Costa no seu novelo
O mais elementar respeito pelo país e
pelos que nele habitam – aqueles que votam e elegem o poder político – obrigava
Governo e oposição a terem o mais básico bom-senso
SÃO JOSÉ ALMEIDA
29 de Julho de 2017, 7:39
Como é possível o país continuar a arder sem que as
populações sintam a mais leve réstia de segurança? As alterações climatéricas
são uma realidade vinda para ficar, mas não chegaram de repente este Verão.
Elas estão anunciadas, como anunciada estava há décadas a descoordenação e a
inoperância de uma política de prevenção e de combate a incêndios descurada por
sucessivos governos. Também em Espanha e França há incêndios de novo tipo,
milhares de habitantes retirados das zonas ameaçadas pelas chamas. Bem pode
Marta Soares vociferar contra tudo e todos, mas a verdade é que os bombeiros
parecem viver ainda no século XX, à imagem de toda a estrutura de Estado
relacionada com o assunto. E, enquanto o país arde, como escrevia Amílcar
Correia no PÚBLICO, oposição e Governo mostram desnorte e incapacidade de
responder às preocupações da população.
Ninguém espera que num mês fiquem operacionais estruturas
delapidadas e retalhadas ao longo de décadas ou sejam criadas outras. Mas o
mais elementar respeito pelo país e pelos que nele habitam — aqueles que votam
e elegem o poder político — obrigava Governo e oposição a terem o mais básico
bom senso. Pelo contrário, assiste-se a tácticas politiqueiras, sem nenhuma
noção de interesse público ou dimensão de serviço público. Correm à frente ou
atrás das chamas de modo a não saírem chamuscados ou a incendiarem
politicamente os outros.
Do lado da oposição — e neste domínio o PCP e o BE só
parecem existir para impor braços-de-ferro em votações parlamentares — o CDS
apenas se mostra interessado em capitalizar politicamente através da ameaça de
uma moção de censura. Ninguém percebe bem para quê, num Parlamento em que a
esquerda está unida para uma legislatura.
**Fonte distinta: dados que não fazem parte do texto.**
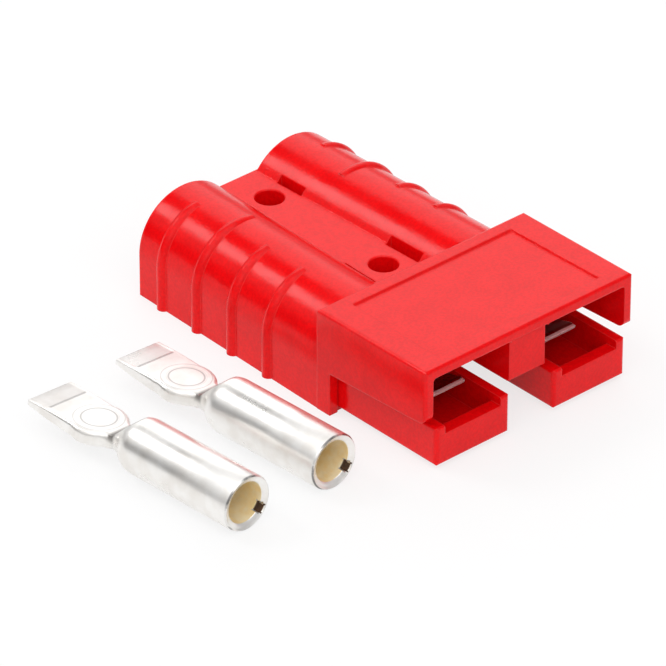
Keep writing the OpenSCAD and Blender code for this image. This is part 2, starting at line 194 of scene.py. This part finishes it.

A ideia que Assunção Cristas dá, cada
vez que volta à ameaça, é tão confrangedora como a imagem das populações
atingidas pelo fogo a combaterem as chamas com baldes de plástico. Só que no
caso das vítimas de incêndio há danos e falta de meios alternativos. No CDS
parece haver tão-só chico-espertismo e ausência de qualquer ideia de país.
Isto, quando a líder do CDS foi ministra da Agricultura quatro anos e não reza
a história que algo tenha feito para contrariar o disparate geral das políticas
florestais.
Depois da gaffe de Passos Coelho sobre os alegados suicídios
— algo inexplicável em alguém minimamente preparado e que só revela desespero
político —, o PSD entrou num jogo táctico de exploração de casos e casinhos —
seguindo a onda da histeria das redes sociais —, numa tentativa, também ela de
chicos-espertos, de provocar erosão na imagem do executivo.
Quanto ao Governo, revela uma face do primeiro-ministro
ocultada nos dois primeiros anos de governação. O político hábil deixou-se
desequilibrar pela turba dos acontecimentos. Não tanto pela pressão da
oposição, mas pela da comunicação social, a qual reaprendeu que não tem de
seguir apenas a agenda ditada pelos políticos, ainda que muitas vezes siga a
histeria das redes sociais e adira a um sensacionalismo nada esclarecedor, como
foi o caso do Expresso no sábado, cuja manchete não correspondia à notícia no
interior, ou os vários órgãos de comunicação social que noticiaram uma lista de
72 mortos sem o confirmarem.
António Costa optou por uma táctica de disseminação de
responsabilidades — como bem notou António Barreto no Diário de Notícias. Num
primeiro momento, cedeu ao PSD a criação de uma equipa de peritos no âmbito do
Parlamento e disparou perguntas e inquéritos, para, depois, impor a "lei
da rolha" aos bombeiros. E, desde o início, desvalorizou o papel de
esclarecimento público do Estado e a responsabilidade política do Governo.
Mas, perante a pressão da comunicação social, Costa
despistou-se. Levado pelo seu excesso de auto-suficiência, começou a
precipitar-se nas respostas, como na declaração de que estava tudo esclarecido
sobre os mortos de Pedrógão. E colocou-se no "olho do furacão". Nada
indica estar em causa a solidez da maioria que apoia o Governo, mas pode até
acontecer que o Governo arda este Verão. Se isso acontecer, dever-se-á apenas à
incapacidade do primeiro-ministro de evitar tropeçar no novelo que criou.